Diary of a Wimpy Kid: The Ugly Truth by Jeff Kinney – Review by Elliott

This is about a kid named Greg who is having a hard time in middle school. He is trying to fit in with all the so called popular kids. He also just lost his best friend, but deep inside they still want to be friends. They are both trying to find new friends, but keep ending up together somehow. You will be taken on a long and funny ride with Greg as you experience his life and his friends. Be sure to read the other books first, as this is number 5 in the series. If you like really funny books, this one is for you!

Captain Underpants and the Wrath of the Wicked Wedgie Woman  by Dave Pilkey- Review by Mark

I would recommend this book to anyone who likes action because it is funny and it has a lot of fighting in it.  It is really interesting because the teacher turned into a villain and had hands coming out of her hair!!  The author gives a lot of details in the story; for example when they were about to go to sleep and they heard something in the bushes and it turned out to be the Wedgie Woman! She took them and made a portrait of George and Harold so the other children would not notice that they are not there.  The author makes the story interesting and you do not want to do anything until you finish it.

Bud Not Buddy by Christopher Paul Curtis – Review by Devon

      Have you ever felt so lonely, that you want to rip the despicable out of everybody you never met? Well I could tell you, not the best idea…. But don’t try to explain this to Buddy….. I MEAN BUD!

 Bud is not too bright, which means that his imagination can lead to some drastic things, but cause some great adventures… Would you try to escape from a foster family with a boy who sticks pencils up your nose and makes your nose drip in the puddles of blood, when they lock you outside the house in a scary dark shed?  I guess not, but Bud can’t stop himself.   He’s pretty smart which greatly adds to the adventures of Bud Cosweld on the lam!

 This book is amazing… a perfect book for anybody who wants to read an amazing story they can’t put down.  This book is my favorite!

Eldest by Christopher Paolini–Review by Moses

 Eldest, the second book of the Inheritance series is a timeless fantasy! After the death of Durza (Gallbatorix’s right hand man) and the victory for the Varden, Eragon suffers from a fatal scar from the duel with Durza in the first book. Too make matters worse Adjaid, king of the Varden and Murtagh dies, Eragon mourns for them. Meanwhile Gallbatorix is planning something to avenge his defeat. I recommend Eldest for older readers because of violence. I really enjoy this book, Check it out today!

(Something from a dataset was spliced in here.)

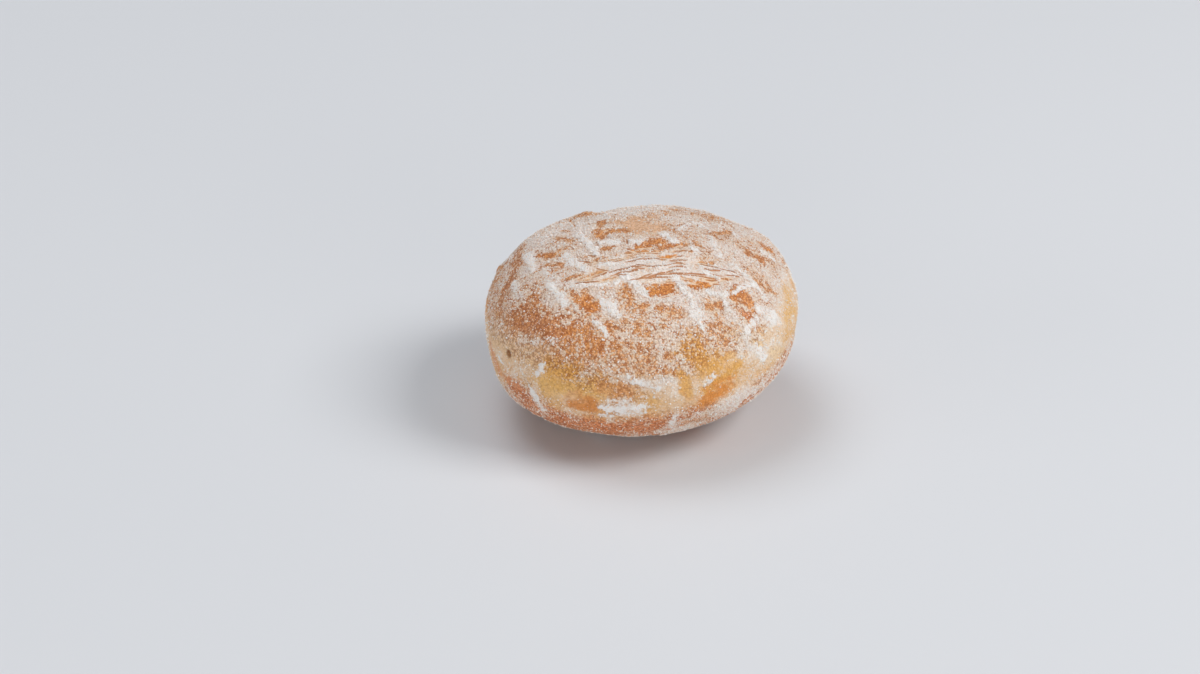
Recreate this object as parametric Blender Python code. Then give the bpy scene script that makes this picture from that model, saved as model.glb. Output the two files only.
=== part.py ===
"""A small oval doughnut without a hole, fried in one piece and dusted with icing sugar.

It is a ball of soft dough that its own weight has flattened. Each side was fried in turn, which leaves a
browned crust above and below, and between them a paler band that swells out past the edges of the crusts.
The top has shrunk into fine wrinkles, and the underside is pressed flat where the doughnut rests.

The origin is on the resting face, under the middle of the doughnut. X is its longer side, and -Y its front.
"""

import math
import random

import bmesh
import bpy
from mathutils import Matrix, Vector, noise

MM = 0.001

# Overall size
LENGTH = 60.0 * MM
DEPTH = 55.8 * MM
HEIGHT = 35.4 * MM

# The ball of dough: how full its sides are, where 2 is an ellipse and more is squarer, how much of its height
# lies above its widest level, and how far it leans up to the right
FULLNESS = 2.2
RISE = 0.49
LEAN = math.radians(2.0)

# Slow unevenness of the outline seen from above: waves round the edge, height, and where each is highest
OUTLINE_WAVES = (
    (2, 0.44 * MM, math.radians(38)),
    (3, 0.33 * MM, math.radians(140)),
    (5, 0.12 * MM, math.radians(350)),
)

# The pale band: its level above the widest one, half its width, and how that width changes round the edge
BAND_LEVEL = 2.0 * MM
BAND_HALF_WIDTH = 4.2 * MM
BAND_WIDTH_WAVES = ((1, 0.85 * MM, math.radians(180)),)
BAND_WANDER = 0.8 * MM
BAND_WANDER_LENGTH = 9.0 * MM

# Where the band stands out, as the angle seen from above, its reach and height there, and the depths of the
# creases that the upper and the lower crust's edges leave
BAND_SWELLINGS = (
    (math.radians(165), math.radians(26), 0.70 * MM, 0.70 * MM, 0.15 * MM),
    (math.radians(356), math.radians(19), 0.75 * MM, 0.10 * MM, 0.95 * MM),
    (math.radians(262), math.radians(24), 0.25 * MM, 0.20 * MM, 0.12 * MM),
    (math.radians(78), math.radians(30), 0.40 * MM, 0.35 * MM, 0.10 * MM),
)
CREASE_WIDTH = 1.1 * MM

# Lumps in the dough, as wavelength and height, and where in the noise they are taken
LUMPS = ((15.0 * MM, 0.75 * MM), (6.5 * MM, 0.28 * MM))
LUMPS_FROM = Vector((4.2, 1.7, 9.3))

# Bulges and dents of the dough and blisters of the crust, as the direction to each, its radius and its height
BULGES = (
    (Vector((-0.81, -0.42, -0.40)), 8.0 * MM, 0.90 * MM),
    (Vector((-0.29, -0.63, -0.75)), 5.0 * MM, -0.50 * MM),
    (Vector((0.79, -0.41, -0.49)), 6.0 * MM, 0.40 * MM),
    (Vector((0.79, 0.40, 0.49)), 6.0 * MM, 0.70 * MM),
    (Vector((-0.49, 0.57, 0.69)), 6.0 * MM, 0.60 * MM),
    (Vector((-0.35, 0.61, 0.73)), 2.8 * MM, 0.80 * MM),
    (Vector((-0.04, 0.70, 0.72)), 4.2 * MM, 0.45 * MM),
    (Vector((0.30, 0.64, 0.70)), 4.6 * MM, 0.30 * MM),
    (Vector((-0.62, 0.30, 0.62)), 3.6 * MM, 0.40 * MM),
    (Vector((0.66, 0.12, 0.64)), 3.8 * MM, 0.35 * MM),
)

# Wrinkles: nearly parallel folds in the crust, across the front of the dome
WRINKLE_COUNT = 8
WRINKLE_PITCH = 1.4 * MM
WRINKLE_DEPTH = 0.24 * MM
WRINKLE_WIDTH = 0.45 * MM
WRINKLE_LONGEST = 30.0 * MM
WRINKLE_SHORTEST = 14.0 * MM
WRINKLE_STAGGER = 5.0 * MM
WRINKLE_MIDDLE = Vector((2.0 * MM, -10.0 * MM))
WRINKLE_TURN = math.radians(7)
WRINKLE_BOW = 3.5
WRINKLE_WANDER = 0.7 * MM
WRINKLE_WANDER_LENGTH = 8.0 * MM
WRINKLE_TAPER = 0.6
WRINKLE_SEED = 8

# A burst bubble in the band at the front left, as the direction to it, its radius and its depth
PIT_TOWARDS = Vector((-0.868, -0.494, 0.045))
PIT_RADIUS = 1.0 * MM
PIT_DEPTH = 1.1 * MM

# Resting face: how far the underside is pressed up, and how softly its edge turns
PRESSED = 1.2 * MM
EDGE_SOFTNESS = 0.4 * MM

# Mesh: squares along each edge of the starting cube, and the extra room round a detail that gets finer faces
SQUARES = 26
FINER_MARGIN = 1.2 * MM

CRUST_COLOUR = (0.62, 0.29, 0.10, 1.0)
CRUST_ROUGHNESS = 0.7


def remove_startup_objects():
    for old in list(bpy.data.objects):
        bpy.data.objects.remove(old)


def bump(distance, width):
    """A smooth hill, 1 at its middle and near 0 past twice its width."""
    return math.exp(-((distance / width) ** 2))


def ease(value):
    """A smooth step from 0 to 1."""
    held = min(max(value, 0.0), 1.0)
    return held * held * (3.0 - 2.0 * held)


def waves(angle, rows):
    return sum(height * math.cos(count * (angle - highest)) for count, height, highest in rows)


def dough_point(towards):
    """The ball of dough with no unevenness. towards is a unit vector, and Z is counted from the widest level."""
    reach = sum(abs(part) ** FULLNESS for part in towards) ** (-1.0 / FULLNESS)
    upright = HEIGHT * RISE if towards.z > 0.0 else HEIGHT * (1.0 - RISE) + PRESSED
    half_sides = Vector((LENGTH / 2.0, DEPTH / 2.0, upright))
    return reach * towards * half_sides


def outline_relief(point):
    """The outline's slow unevenness, which dies out towards the top and the underside."""
    sideways = math.hypot(point.x, point.y) / (LENGTH / 2.0)
    return sideways**2 * waves(math.atan2(point.y, point.x), OUTLINE_WAVES)


def band_relief(point):
    """The pale band where it swells out, with a crease along the edge of each crust there."""
    angle = math.atan2(point.y, point.x)
    half_width = BAND_HALF_WIDTH + waves(angle, BAND_WIDTH_WAVES)
    wander = BAND_WANDER * noise.noise(Vector((point.x, point.y, 0.0)) / BAND_WANDER_LENGTH)
    level = point.z - BAND_LEVEL - wander
    swollen = bump(level, half_width)
    at_upper_edge = bump(level - half_width, CREASE_WIDTH)
    at_lower_edge = bump(level + half_width, CREASE_WIDTH)
    relief = 0.0
    for middle, reach, height, upper_crease, lower_crease in BAND_SWELLINGS:
        here = bump(math.remainder(angle - middle, math.tau), reach)
        relief += here * (height * swollen - upper_crease * at_upper_edge - lower_crease * at_lower_edge)
    return relief


def lumps(point):
    return sum(height * noise.noise(point / length + LUMPS_FROM) for length, height in LUMPS)


def bulges(point):
    relief = 0.0
    for towards, radius, height in BULGES:
        relief += height * bump((point - dough_point(towards.normalized())).length, radius)
    return relief


def along_and_across_wrinkles(point):
    """Where a point lies in the wrinkled patch, seen from above: along the folds, and across them."""
    turned = Matrix.Rotation(-WRINKLE_TURN, 2) @ (Vector((point.x, point.y)) - WRINKLE_MIDDLE)
    return turned.x, turned.y + WRINKLE_BOW * turned.x**2


def wrinkle_runs():
    """Each fold's place across the patch, the middle of its run and half its length."""
    chance = random.Random(WRINKLE_SEED)
    runs = []
    for number in range(WRINKLE_COUNT):
        place = (number - (WRINKLE_COUNT - 1) / 2.0) * WRINKLE_PITCH
        middle = chance.uniform(-WRINKLE_STAGGER, WRINKLE_STAGGER)
        runs.append((place, middle, chance.uniform(WRINKLE_SHORTEST, WRINKLE_LONGEST) / 2.0))
    return runs


def wrinkles(point, runs):
    """Folds of uneven length that wander a little, each fading out towards its ends."""
    along, across = along_and_across_wrinkles(point)
    if point.z < 0.0 or abs(across) > WRINKLE_COUNT * WRINKLE_PITCH:
        return 0.0
    relief = 0.0
    for place, middle, half_length in runs:
        along_fold = Vector((along / WRINKLE_WANDER_LENGTH, place / WRINKLE_PITCH, 0.0))
        line = place + WRINKLE_WANDER * noise.noise(along_fold)
        fade = ease((1.0 - abs(along - middle) / half_length) / WRINKLE_TAPER)
        relief -= WRINKLE_DEPTH * fade * bump(across - line, WRINKLE_WIDTH)
    return relief


def from_pit(point):
    return (point - dough_point(PIT_TOWARDS.normalized())).length


def pressed_flat(height, floor):
    """Holds a height at the floor, and rounds the edge where the surface leaves it."""
    above = height - floor
    if above >= EDGE_SOFTNESS:
        return height
    if above <= -EDGE_SOFTNESS:
        return floor
    return floor + (above + EDGE_SOFTNESS) ** 2 / (4.0 * EDGE_SOFTNESS)


def doughnut_point(towards, runs):
    """The finished surface in the direction of a unit vector from the middle of the ball."""
    point = dough_point(towards)
    relief = outline_relief(point) + band_relief(point) + lumps(point) + bulges(point)
    relief += wrinkles(point, runs) - PIT_DEPTH * bump(from_pit(point), PIT_RADIUS)
    outwards = Vector((towards.x / LENGTH, towards.y / DEPTH, towards.z / HEIGHT)).normalized()
    point = Matrix.Rotation(-LEAN, 3, "Y") @ (point + outwards * relief)
    point.z = pressed_flat(point.z, -HEIGHT * (1.0 - RISE))
    return point


def needs_finer_faces(face):
    """True for faces in the wrinkled patch and round the burst bubble."""
    point = dough_point(face.calc_center_median().normalized())
    if from_pit(point) < PIT_RADIUS + FINER_MARGIN:
        return True
    along, across = along_and_across_wrinkles(point)
    reach = WRINKLE_COUNT * WRINKLE_PITCH / 2.0 + FINER_MARGIN
    return point.z > 0.0 and abs(across) < reach and abs(along) < WRINKLE_LONGEST / 2.0


def ball_mesh():
    """A ball of nearly even squares, from a cube whose squares are spread by equal angles."""
    ball = bmesh.new()
    bmesh.ops.create_cube(ball, size=2.0)
    bmesh.ops.subdivide_edges(ball, edges=ball.edges[:], cuts=SQUARES - 1, use_grid_fill=True)
    for vertex in ball.verts:
        vertex.co = Vector(math.tan(side * math.pi / 4.0) for side in vertex.co).normalized()
    finer = {edge for face in ball.faces if needs_finer_faces(face) for edge in face.edges}
    bmesh.ops.subdivide_edges(ball, edges=list(finer), cuts=1, use_grid_fill=True)
    bmesh.ops.triangulate(ball, faces=ball.faces[:])
    return ball


def fit_to_size(points):
    """Brings the uneven surface to the overall size exactly, centred over the origin and resting on Z = 0."""
    low = Vector(min(point[axis] for point in points) for axis in range(3))
    high = Vector(max(point[axis] for point in points) for axis in range(3))
    stretch = Vector(size / (high[axis] - low[axis]) for axis, size in enumerate((LENGTH, DEPTH, HEIGHT)))
    middle = Vector(((low.x + high.x) / 2.0, (low.y + high.y) / 2.0, low.z))
    return [(point - middle) * stretch for point in points]


def crust_material():
    material = bpy.data.materials.new("sugared_crust")
    material.use_nodes = True
    shader = material.node_tree.nodes["Principled BSDF"]
    shader.inputs["Base Color"].default_value = CRUST_COLOUR
    shader.inputs["Roughness"].default_value = CRUST_ROUGHNESS
    return material


def make_doughnut():
    ball = ball_mesh()
    runs = wrinkle_runs()
    surface = fit_to_size([doughnut_point(vertex.co.normalized(), runs) for vertex in ball.verts])
    for vertex, point in zip(ball.verts, surface):
        vertex.co = point
    mesh = bpy.data.meshes.new("doughnut")
    ball.to_mesh(mesh)
    ball.free()
    mesh.shade_smooth()
    mesh.materials.append(crust_material())
    doughnut = bpy.data.objects.new("doughnut", mesh)
    bpy.context.scene.collection.objects.link(doughnut)
    return doughnut


remove_startup_objects()
make_doughnut()
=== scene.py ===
"""A small oval doughnut without a hole, with icing sugar on its browned crust, on a plain pale floor.

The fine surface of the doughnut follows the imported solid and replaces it. The sugar is a thin cover on that
surface, with loose clumps and grains lying on it as meshes of their own.
"""

import math

import bmesh
import bpy
import numpy as np
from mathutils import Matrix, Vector, noise
from mathutils.bvhtree import BVHTree


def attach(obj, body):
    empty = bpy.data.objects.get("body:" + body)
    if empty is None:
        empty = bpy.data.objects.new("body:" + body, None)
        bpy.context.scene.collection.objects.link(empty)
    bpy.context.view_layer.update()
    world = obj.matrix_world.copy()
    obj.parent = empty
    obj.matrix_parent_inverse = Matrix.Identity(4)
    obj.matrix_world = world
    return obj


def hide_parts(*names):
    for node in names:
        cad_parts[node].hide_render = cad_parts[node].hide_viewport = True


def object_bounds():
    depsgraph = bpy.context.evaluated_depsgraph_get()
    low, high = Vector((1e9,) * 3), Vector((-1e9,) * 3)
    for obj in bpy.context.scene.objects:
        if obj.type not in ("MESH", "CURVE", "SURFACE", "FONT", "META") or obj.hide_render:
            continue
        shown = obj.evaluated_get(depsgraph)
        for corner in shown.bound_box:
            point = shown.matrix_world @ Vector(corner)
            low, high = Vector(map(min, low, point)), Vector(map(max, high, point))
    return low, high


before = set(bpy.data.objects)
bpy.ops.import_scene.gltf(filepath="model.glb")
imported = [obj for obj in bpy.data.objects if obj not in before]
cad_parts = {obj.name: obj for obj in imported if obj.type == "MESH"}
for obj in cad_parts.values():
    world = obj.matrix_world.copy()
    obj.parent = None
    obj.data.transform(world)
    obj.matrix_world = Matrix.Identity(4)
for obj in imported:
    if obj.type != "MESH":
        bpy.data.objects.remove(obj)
cad_low, cad_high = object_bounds()


# Camera. It looks at the doughnut from the front and from about 30 degrees above the floor, through a long
# lens, and its rays through single points of the picture say where each mark of the crust lies.
PICTURE_WIDTH = 1200
PICTURE_HEIGHT = 674
LENS_MM = 85.0
SENSOR_MM = 36.0
NEAREST_SEEN = 0.01
LOOKING_DOWN = math.radians(29.5)
DOUGHNUT_LENGTH_IN_PICTURE = 314.2
DOUGHNUT_MIDDLE_IN_PICTURE = (641.5, 317.3)

focal_length = PICTURE_WIDTH * LENS_MM / SENSOR_MM
middle = (cad_low + cad_high) / 2.0
distance = focal_length * (cad_high.x - cad_low.x) / DOUGHNUT_LENGTH_IN_PICTURE


def placed(name, data):
    """A new object of the scene, made of a mesh, a camera or a lamp."""
    made = bpy.data.objects.new(name, data)
    bpy.context.scene.collection.objects.link(made)
    return made


def through_picture_point(x, y):
    """The camera's own direction through a point of the picture, in pixels from its upper left corner."""
    return Vector(((x - PICTURE_WIDTH / 2.0) / focal_length, (PICTURE_HEIGHT / 2.0 - y) / focal_length, -1.0))


camera = placed("camera", bpy.data.cameras.new("camera"))
bpy.context.scene.camera = camera
camera.data.lens = LENS_MM
camera.data.sensor_width = SENSOR_MM
camera.data.clip_start = NEAREST_SEEN
camera.location = middle + distance * Vector((0.0, -math.cos(LOOKING_DOWN), math.sin(LOOKING_DOWN)))
straight_at_doughnut = (middle - camera.location).to_track_quat("-Z", "Y")
towards_doughnut = through_picture_point(*DOUGHNUT_MIDDLE_IN_PICTURE)
to_its_place = towards_doughnut.rotation_difference(Vector((0.0, 0.0, -1.0)))
camera.rotation_mode = "QUATERNION"
camera.rotation_quaternion = straight_at_doughnut @ to_its_place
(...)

Lightning Thief by Rick Riordan -Review by Jack

           “Look, I don’t want to be a half blood.” This is what Percy Jackson said before he started his long journey. He did not know the gods were tangling him in a mystery of the stolen lightning bolt. One that no simple person would have imagined. He could see what no normal person could see. Percy never wanted to be a half-blood. He just was.  

This book is about his big adventure to unlock the mystery of Zeus’s stolen lightning bolt. Only Percy and his two friends are on the journey. All the Greek gods think he stole it, except his father. Percy was set to have an adventure he never asked for. One a half blood had to face, even though Percy never asked to be a half blood, or have a marvelous adventure. It was hard enough with the mystery of his father’s disappearance and his mom’s terrifying boyfriend.   

If you like the Greek gods, or want to read about a half blood’s exclusive adventure, this is the book for you. I recommend this book to everyone.

Bella The Bunny Fairy by Daisy Meadows- Review by Diana

Bella is a fairy that had a bunny until Jack Frost took the magical bunny. Rachel and Kristy are both best friends they also are friends to the fairies. The setting is in Rachel’s cousins house at Easter.  The pets found a hole in the castle wall, so they escaped to the human world. Will the friends rescue the bunny or will the goblins take the bunny back to the castle?  Read this book to find out.